At the end of World War II, when U.S. policy concerns shifted from Fascism to Communism, the American government brought in many Nazi weapons and rocket researchers. Under the name “Operation Paperclip,” the United States did a perfunctory investigation, or none at all, into the background of Nazis it brought into U.S. weapons labs. Some of the people had engaged personally in horrific acts of torture.

 

For the background and history of the IRF, I used Maria Rentetzi’s Trafficking Materials and Gendered Experimental Practices, New York: Columbia University Press, 2008, as well as Brigitte Strohmaier and Robert Rosner, Marietta Blau, Stars of Disintegration, Riverside, California: Ariadne Press, 2006.

 

Dr. Johann Marton, deputy director of the Stefan-Meyer-Institut, took a day from a busy schedule to show me through the Institute building on Boltzmannstrasse, and to give me a personal history of the Institute, and the way in which it was affected by the Nazi era.

 

For details about Operation Paperclip, I read Linda Hunt, Secret Agenda: The United States Government, Nazi Scientists, and Project Paperclip, 1945–1990, New York: St.
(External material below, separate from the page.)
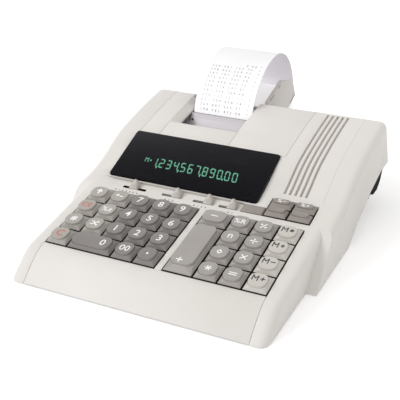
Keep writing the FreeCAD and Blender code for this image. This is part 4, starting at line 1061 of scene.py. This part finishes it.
# Roll holder
# Two arms on a cross bar, moulded in one piece of grey plastic, which plugs into the case's rear face.
# The roll's spindle drops into their slots. Three thin dark strips on the right arm's outer face are painted
# shade along its edges.

holder_plastic = finish_material("grey roll holder plastic", (209, 204, 200), (197, 192, 188), 0.45)
cad_piece("roll_holder", "holder_arms", holder_plastic, "frame", "holder_plastic", 0.0006)

arm_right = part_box("roll_holder")[1].x
arm_line_half = 0.00045
arm_lines = []
for start_y, start_z, end_y, end_z in ((93.0, 76.4, 104.0, 79.9), (114.0, 83.0, 119.5, 84.8),
                                       (149.0, 58.0, 161.5, 63.8)):
    run_y = (end_y - start_y) * millimetre
    run_z = (end_z - start_z) * millimetre
    line = block("arm_line", (-0.00004, 0.0, -arm_line_half),
                 (0.00006, math.hypot(run_y, run_z), arm_line_half))
    edit_all(line, (bpy.ops.mesh.bevel, {"offset": 0.00003, "segments": 1}))
    start = Vector((arm_right, start_y * millimetre, start_z * millimetre))
    line.data.transform(Matrix.Translation(start) @ Matrix.Rotation(math.atan2(run_z, run_y), 4, "X"))
    arm_lines.append(line)
dress(joined(arm_lines, "arm_shade_lines"), gap_shade, "frame", "holder_plastic")


# Paper feed knob
# A black moulded wheel, pressed on the platen's shaft, that is reached from under the right edge of the case.
# A thin black strip lies in the slot above it: painted shade for the dark gap there.

cad_piece("feed_knob", "feed_wheel", black_plastic, "platen_shaft", "black_plastic", 0.0004)

slot_shade_front = 0.041
slot_shade_rear = 0.0815
slot_shade_line_x = 0.1112
slot_shade = block("knob_slot_shade", (0.1108, slot_shade_front, -0.0020), (0.1119, slot_shade_rear, 0.0))
slice_across(slot_shade, slot_shade_front, slot_shade_rear, 12)
for vertex in slot_shade.data.vertices:
    vertex.co.z += skin_height(slot_shade_line_x, vertex.co.y, -0.05, 1.0) + 0.0002
soften(slot_shade, 0.0002)
shade(slot_shade)
dress(slot_shade, black_plastic, "frame", "black_plastic")


# Boards inside
# The key board (a guide plate over a printed board) and the transformer sit under the case, out of sight.
# Screws and clips hold them to the base.

board_laminate = finish_material("green board laminate", (62, 92, 58), (54, 80, 50), 0.4)
cad_piece("key_board", "board_and_guide", board_laminate, "frame", "board_laminate")
transformer_iron = finish_material("varnished transformer iron", (92, 86, 78), (78, 72, 64), 0.4)
cad_piece("transformer", "transformer_core", transformer_iron, "frame", "transformer_iron")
Martin’s Press, 1991.

 

For background on physics and on the race for the atomic bomb, I read Richard Rhodes, The Making of the Atomic Bomb, New York: Simon & Schuster, 1986; Steven Weinberg, The Discovery of Subatomic Particles, New York: Scientific American Press, 1983; and Richard P. Feynman, QED: The Strange Theory of Light and Matter, Princeton: Princeton University Press, 1985.